Tony Mastroianni Review Collection

"The Optimists" is a little bit of magic

Cleveland Press October 25, 1973

There is the eccentric crotchety old man, the two little kids who annoy him and then charm him and there is a dog.

You've seen it before but seldom have you seen it so well done as in an English film entitled "The Optimists."

"The Optimists" very sharply defines the separate worlds of children and adults and, the no-man's land where those worIds come together, sometimes abrasively, sometimes with understanding.

It is a picture loaded with charm -- and charm isn't worth 10 cents at the box office. This is a shame because while pictures of this sort are made from time to time they are seldom made so well and so honestly.

The crotchety old gent is played by Peter Sellers in a performance that has more discipline and skill than this actor has shown in years.

He portrays a busker, a London street performer. He's an ex-music hall performer down on his luck. With a tin cup tied to his dog's collar he entertains for whatever small change a passerby will toss him.

The two kids are an 11year-old girl and her six year-old brother, a couple of cockney kids from a near poverty background. The youngsters tease the old man, follow him around, finally become part of his world.

He introduces them to a magical world that transcends the rubbish heaps and smoky air they know. In return they bring him back into contact with a world of real people.

Matters work their way to a climax when the children scrape together enough coins to buy a dog of their awn which puts them in trouble with their parents.

But while the story develops predictably, the handling of it is not predictable, not by the usual movie standards.

The children, played beautifully by a couple of non professionals are hardly the Iittle angels of most movies. They are soiled and cheeky, talking to their elders in a manner that would make them deserve a smack on the mouth.

They live in neglect. Not purposeful neglect, not horrible neglect. It's just that both parents work and their world is a rough adult world, an existence that doesn't take into account children that are suddenly growing up and need something more than feeding.

The changes that occur in all the characters happen slowly and never completely. Everyone is a little distrustful of everyone else.

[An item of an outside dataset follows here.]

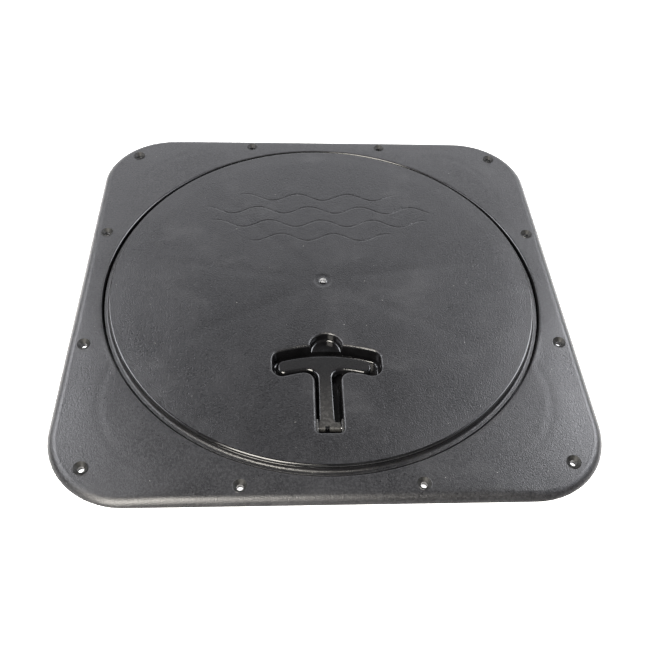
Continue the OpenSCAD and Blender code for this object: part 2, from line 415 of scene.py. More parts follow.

Much of Sellers' dialog is in the form of soundtrack musings, made of bits of music hall routines -- old jokes, lines from songs.

The tunes he sings and the background music are by Lionel Bart ("Oliver") and they are about the only overly sentimental things in the movie, but not damagingly so.

The children, Donna Mullane and John Chaffey, are wonderful with the girl having an intensity about her that makes you think she is able to look right through people.

The London is not the tourist London. There's a little bit of the West End but these kids live on the wrong side of the Thames and it is there in the crowded housing and the shanties and rubbish dumps that the movie takes place.

Writer-director Anthony Simmons adapted his own novel for the film. His touch has been right throughout. He has a feel for the fantasy of childhood without losing grip on reality. And though this is a family movie it is one that may be better understood by adults than children.

"People like you bring kids into this world," says Sellers, "but don't know all about -- about bringing a little magic into life."

Most movie makers don't know about magic either. But the people who made "The Optimists" know.